Especialidades e Denominações de Origem: A delegação trouxe produtos que são a alma da gastronomia europeia, muitos com proteção geográfica. Havia desde o Queijo Paški sir da Croácia e o Cognac Pierre de Segonzac da França, até o exclusivo Mástique de Quios da Grécia, uma resina vegetal única.
Foco em Valor Agregado: A comissão não era focada apenas em commodities. Havia uma forte representação de produtos processados e de nicho. Empresas da Lituânia, como a OMG Bubble Tea, e da República Tcheca, como a BEERTOPIA Import, mostram a busca por segmentos específicos do consumidor brasileiro. A italiana La Pizzeria e a polonesa Spomlek Dairy Cooperation ilustram a intenção de conquistar o mercado com produtos familiares, porém com um toque europeu.
Lições em Miniatura: O Caso de Luxemburgo
A lição mais eloquente sobre a seriedade com que os europeus encaram essa oportunidade vem de um dos menores países do bloco: Luxemburgo. Com uma população menor que a de muitas capitais brasileiras, inferior a 700 mil habitantes, o grão-ducado marcou presença na missão com duas empresas: as vinícolas Domaine L&R Kox e Domaine Alice Hartmann. Ambas com o Crèment luxemburguês, que é destaque entre as bebidas espumantes.
Esse detalhe é fundamental. Se um país de dimensões tão modestas já está mobilizando sua indústria de nicho (vinhos espumantes) para buscar espaço no mercado brasileiro e sul-americano, imaginem o que estão fazendo potências como França, Alemanha e Itália, que trouxeram dezenas de representantes cada. A presença luxemburguesa demonstra que a visão de mercado na Europa é granular, específica e extremamente agressiva. Eles não estão vindo apenas para vender; estão vindo para estabelecer parcerias, investir e ocupar nichos antes mesmo que a concorrência local perceba a ameaça.
O Outro Lado da Moeda: O Brasil Precisa Acordar para a Oferta
Todo esse movimento gera um alerta urgente para o Brasil. A narrativa tem sido excessivamente focada no que o acordo pode abrir para as exportações brasileiras, especialmente do agronegócio. No entanto, a visita de Hansen deixa claro que o acordo é uma via de mão dupla, e os caminhões europeus estão prontos para entrar.
A pergunta que fica é: e as empresas brasileiras? Elas estão se estruturando para aproveitar a drástica redução de tarifas sobre produtos europeus? A indústria nacional está prospectando quais produtos de Luxemburgo, Portugal ou Eslovênia poderiam ser interessantes para o consumidor brasileiro? Enquanto a FIAB (Federação Espanhola de Indústrias de Alimentos e Bebidas) e a Coldiretti (maior associação de agricultores da Itália) estiveram representando seus interesses, onde estão as contrapartes brasileiras planejando a invasão do mercado europeu?
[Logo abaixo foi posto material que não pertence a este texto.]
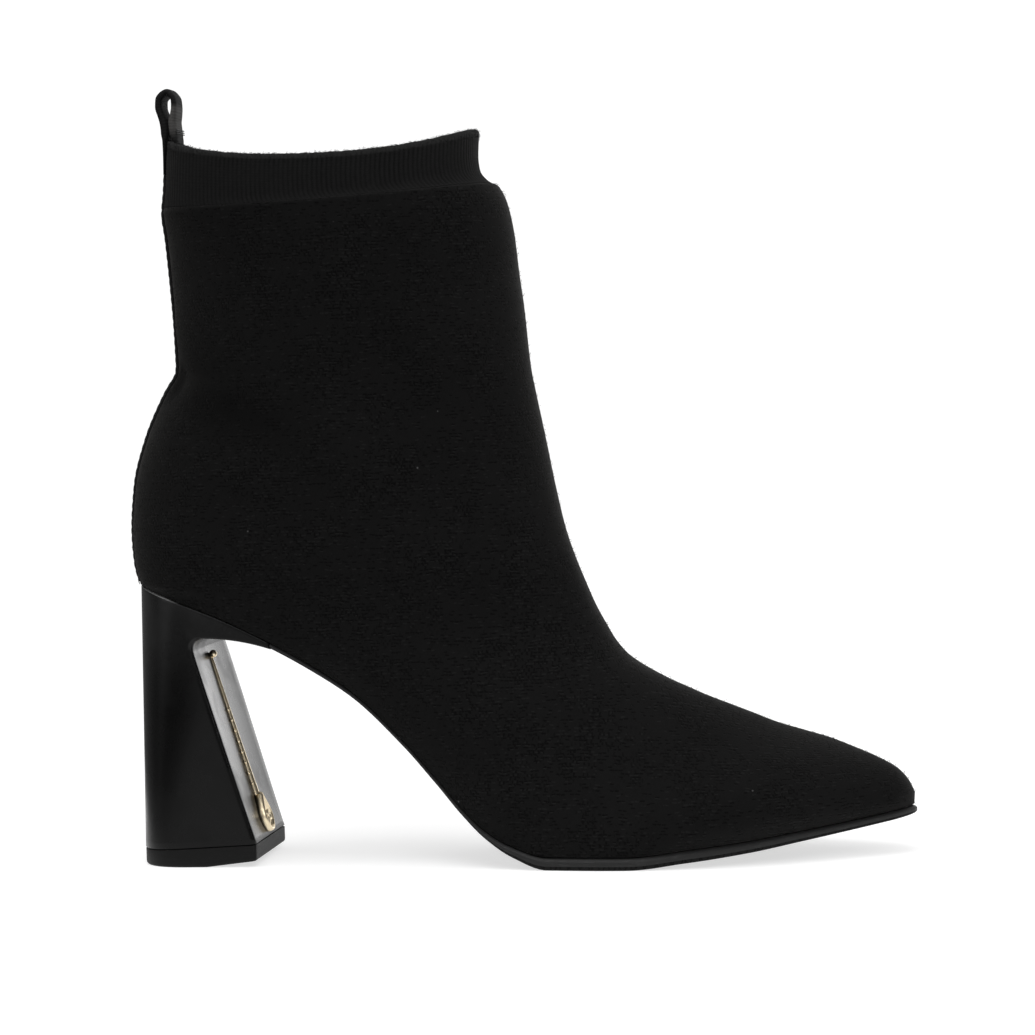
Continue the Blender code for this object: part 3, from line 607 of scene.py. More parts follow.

A abertura do mercado europeu para o Brasil é uma oportunidade histórica, mas não será um passeio livre. Os consumidores europeus são exigentes, os padrões de qualidade e sustentabilidade são rigorosos e a concorrência local é forte. Enquanto as empresas europeias já estão no Brasil, “farejando” o acordo e se preparando para a nova realidade tarifária, o setor produtivo brasileiro corre o risco de chegar atrasado à festa.
Conclusão: Mais do que Ratificar, é Preciso Se Preparar
A missão de Christophe Hansen foi um teste de fogo. Mostrou que o setor privado europeu já internalizou o acordo e está operacionalizando sua estratégia. O Brasil não pode tratar a ratificação do tratado como um fim em si mesmo. É apenas o começo.
O momento exige uma postura proativa do governo e, principalmente, da iniciativa privada. É hora de formar comitês de comércio exterior, estudar o mercado europeu em seus mínimos detalhes, identificar demandas e preparar a oferta. O exemplo de Luxemburgo, com seus dois vinícolas, e da Lituânia, com suas empresas de chá e grãos, deve servir como um poderoso lembrete: na guerra comercial do século XXI, não há participantes pequenos, apenas jogadores preparados. E os europeus, como demonstrou a lista de 77 empresas, já estão em campo e em formação avançada.